Keep cash and copies of important papers and documents in a portable, waterproof container. Be sure to include family contact information, prescription medications and glasses, and forms of I.D. Before the storm arrives set your refrigerator to its coldest setting and make sure you fill your car tank with fuel.
Make sure you store enough non-perishable food for three days, plus one gallon of water per-person-per-day for at least three days. If you have pets or infants be sure to include enough food, formula, and water for them for three days as well. Keep disposable cups, plates, utensils, paper towels, and a manual can opener with your food supply.
Pack an extra change of clothes, closed-toe shoes, undergarments, diapers (if applicable), blankets and/or sleeping bags. Include personal, feminine, and oral hygiene products. Wet wipes are great for keeping kids and adults clean in a pinch.
The first step to protecting yourself is protecting your home. Make sure all openings (doors and windows) are protected and are able to lock securely. Trim tree branches away from your home, remove any loose yard decorations, unclog rain gutters, and secure any loose boards. If possible purchase a generator for your home. This is especially important if you or a family member rely on a home medical machine.

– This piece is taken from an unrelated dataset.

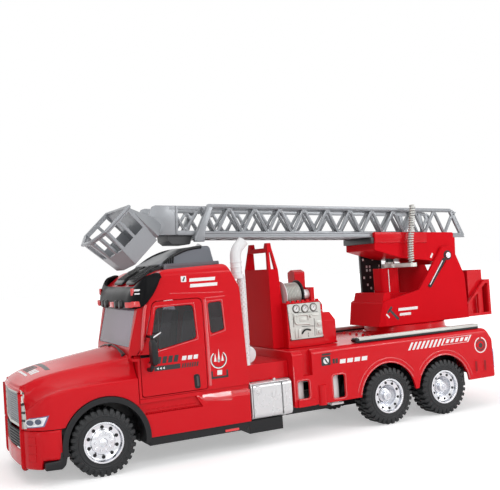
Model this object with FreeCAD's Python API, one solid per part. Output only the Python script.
"""Toy ladder fire engine with a long bonnet, three axles and a slewing, extending ladder.

Millimetres.  +Z is up, the truck faces -Y and +X is its left-hand side.
The pieces are placed with Y = 0 at the front axle and Z = 0 on the floor, and the
whole truck is shifted at the end so that the origin lies under the middle of its box.
"""
import FreeCAD
import Part
import math
import os

Vec = FreeCAD.Vector

# ------------------------------------------------------------------ driving sizes
wall = 2.0                    # moulded shells
play = 0.3                    # gap between a moving piece and the seat it rests near
shaft_play = 0.05             # radial clearance of a pin or rod in its hole
body_half = 61.0              # half width of cab, fenders and rear body

# wheels and axles
tyre_r = 27.0
tyre_w = 21.0
rim_r = 16.3
tyre_inset = 0.6              # tyre's outer face inside the body side
axle_r = 2.0
wheelbase = 277.0             # front axle to first rear axle
bogie_pitch = 67.0            # first to second rear axle
arch_gap = 4.5                # tyre to arch lip
arch_trim_w = 4.5             # radial width of the dark arch trim

# front end
front_overhang = 63.0         # front axle to bumper face
bumper_z0 = 12.0
bumper_z1 = 42.0
seam_y = 31.0                 # hood meets the cab
hood_z0 = 43.0
fender_z = 73.0               # crease along the top of the fenders

# cab
cab_y1 = 130.0                # cab rear wall
cab_z0 = 57.0                 # cab floor underside
roof_z = 163.0
windscreen_foot = (28.0, 97.0)     # Y, Z
windscreen_head = (35.5, 131.0)    # Y, Z
screen_half = 49.0
pillar_y = 91.0               # door's rear edge
door_y0 = 34.0
door_z0 = 58.5
door_z1 = 135.0              # door top, just under the sun visor
door_gap = 0.6
glass_t = 1.2
skirt_z0 = 25.0
sill_z = 90.0                 # below it the cab is as wide as the fenders
step_z0 = 44.0                # step let into the skirt under the door
step_z1 = 53.5
step_depth = 2.5
seat_x = 29.0                 # seats and steering wheel, from the middle
seat_y0 = 60.0
seat_top_z = 85.0

# rear body
body_gap = 44.0               # cab rear wall to rear body front wall
deck_z = 80.0
body_z0 = 30.0
rear_overhang = 65.0          # second rear axle to tail
deck_r = 5.0                  # rounding of the deck's long edges

platform_z = 72.0             # top of the low deck behind the cab

bay_drawn = 71.5              # front wall to first rear arch, at which the side openings were drawn

# chassis
spine_half = 24.0
spine_z0 = 17.0
spine_z1 = 37.0
tray_wall = 3.0
rib_t = 3.0
boss_wall = 4.0               # plastic round the turret's spindle

# tower and pump house
tower_half = 26.0
tower_depth = 15.0
tower_shoulder_z = 155.0
tower_z1 = 180.0
house_half = 36.0
house_len = 39.0
house_z1 = 122.5

# turret
slew_back = 1.0               # slewing axis behind the second rear axle
turret_half = 30.0
turret_wall = 3.0
turret_z0 = 89.5
turret_front = 51.0           # slewing axis to turret front
turret_floor_z = 99.0
turntable_r = 25.0
spindle_r = 6.0
boom_pin_back = 40.0          # slewing axis to boom pin
boom_pin_z = 157.0
boom_pin_r = 2.4
rack_end = 95.0               # slewing axis to the rack's rear face
rack_bar = 2.6                # thickness of the rack's side frames
rack_z1 = 128.0
rack_case_z1 = 139.0

# ladder, given along (s) and square to (h) the boom, from the boom pin
boom_rest_deg = 2.44
cradle_gap = 0.8              # cradle to turret cheek, each side
cover_w = 3.2                 # cradle's side covers
outer_rail_w = 3.2
ladder_side_gap = 2.0         # upper ladder to lower ladder, each side
ladder_h0 = 19.5
ladder_h1 = 50.0
outer_back = 42.0             # lower ladder's front end behind the upper ladder's
bar = 3.4                     # width of ladder bars
bays = 12
inner_rail_w = 2.8
bucket_pin_y = 70.5
bucket_pin_z = 199.5
tip_y = 60.0                  # inner ladder's front end, over the cab roof
tongue_r = 5.0

# bucket
bucket_rest_deg = 44.0        # bucket's nose-down angle over the parked cab
bucket_half = 36.0
bucket_front_half = 12.0
bucket_side = 30.0            # straight part of each side
bucket_len = 42.0
bucket_depth = 39.0
bucket_pin_t = 10.0           # pin behind the bucket's rear wall
bucket_pin_d = 34.5           # pin below the rim
bucket_wall = 1.8
bucket_arm_w = 2.0
bucket_pin_r = 1.6

# roof, exhausts, mirrors
fairing_half = 36.0
fairing_y0 = 64.0
fairing_y1 = 115.0
fairing_z1 = 181.0
visor_t = 3.0
stack_x = 50.0
stack_r = 3.5                 # perforated lower pipe
flue_r = 4.9                  # bent upper pipe
mirror_reach = 13.0
outside = 80.0                # cutters end here, well outside the truck's sides

# ------------------------------------------------------------------ derived places
axle_y = [0.0, wheelbase, wheelbase + bogie_pitch]
wheel_x = body_half - tyre_inset - tyre_w / 2
arch_r = tyre_r + arch_gap
trim_r = arch_r + arch_trim_w
arch_y = 3.0                  # the front arch's centre lies a little behind the axle
body_y0 = cab_y1 + body_gap
tail_y = axle_y[2] + rear_overhang
slew_y = axle_y[2] + slew_back
pin_y = slew_y + boom_pin_back
rack_y1 = slew_y + rack_end
tower_y0 = body_y0
house_y0 = tower_y0 + 11.0
house_y1 = house_y0 + house_len
front_y = -front_overhang
middle_y = (front_y + rack_y1) / 2
cradle_half = turret_half - turret_wall - cradle_gap
outer_half = cradle_half - cover_w - 0.2
inner_half = outer_half - outer_rail_w - ladder_side_gap


# ------------------------------------------------------------------ shape helpers
def box(x0, x1, y0, y1, z0, z1):
    return Part.makeBox(x1 - x0, y1 - y0, z1 - z0, Vec(x0, y0, z0))


def rod_x(x0, x1, y, z, r):
    return Part.makeCylinder(r, x1 - x0, Vec(x0, y, z), Vec(1, 0, 0))


def rod_y(y0, y1, x, z, r):
    return Part.makeCylinder(r, y1 - y0, Vec(x, y0, z), Vec(0, 1, 0))


def rod_z(z0, z1, x, y, r):
    return Part.makeCylinder(r, z1 - z0, Vec(x, y, z0), Vec(0, 0, 1))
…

Keep a first aid kit and home safety essentials such as a battery-powered or hand-crank radio, flashlights, and extra batteries in case of power loss. A few tool such as a wrench or pliers, duct tape, and plastic sheets will allow you to secure your home if it suffers damage. Additional items you may want to consider are dust masks to filter contaminated air, a whistle to signal for help, waterproof matches, and a fire extinguisher.

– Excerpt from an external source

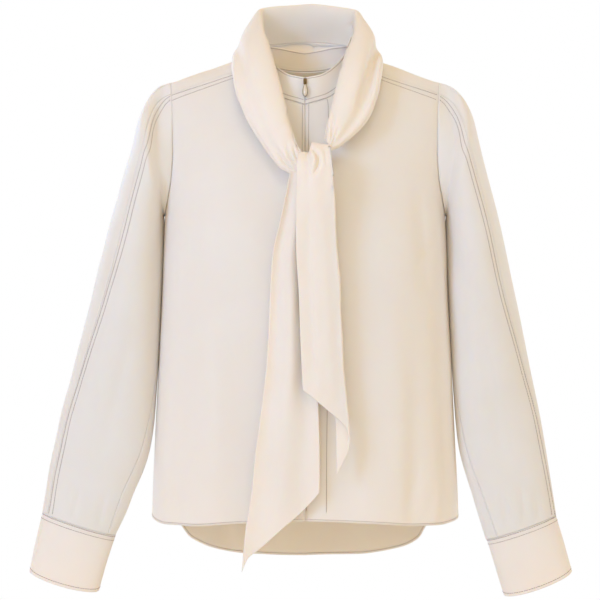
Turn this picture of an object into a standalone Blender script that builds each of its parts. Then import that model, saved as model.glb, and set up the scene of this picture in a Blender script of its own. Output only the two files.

In the event you need to evacuate you will need to know the local hurricane evacuation route(s), especially if you live in an area with limited evacuation routes. For individuals with limited mobility or rely on public transportation, FEMA offers a commuter emergency plan, which is available for download. Discuss a family emergency meeting place beforehand and plan a strategy for reconnecting in the event anyone becomes separated during a storm and is unable to communicate through traditional methods.
Keeping your family calm and collected in the event of a hurricane may seem daunting, but small things such as toys, coloring books, and games can help ease worried minds.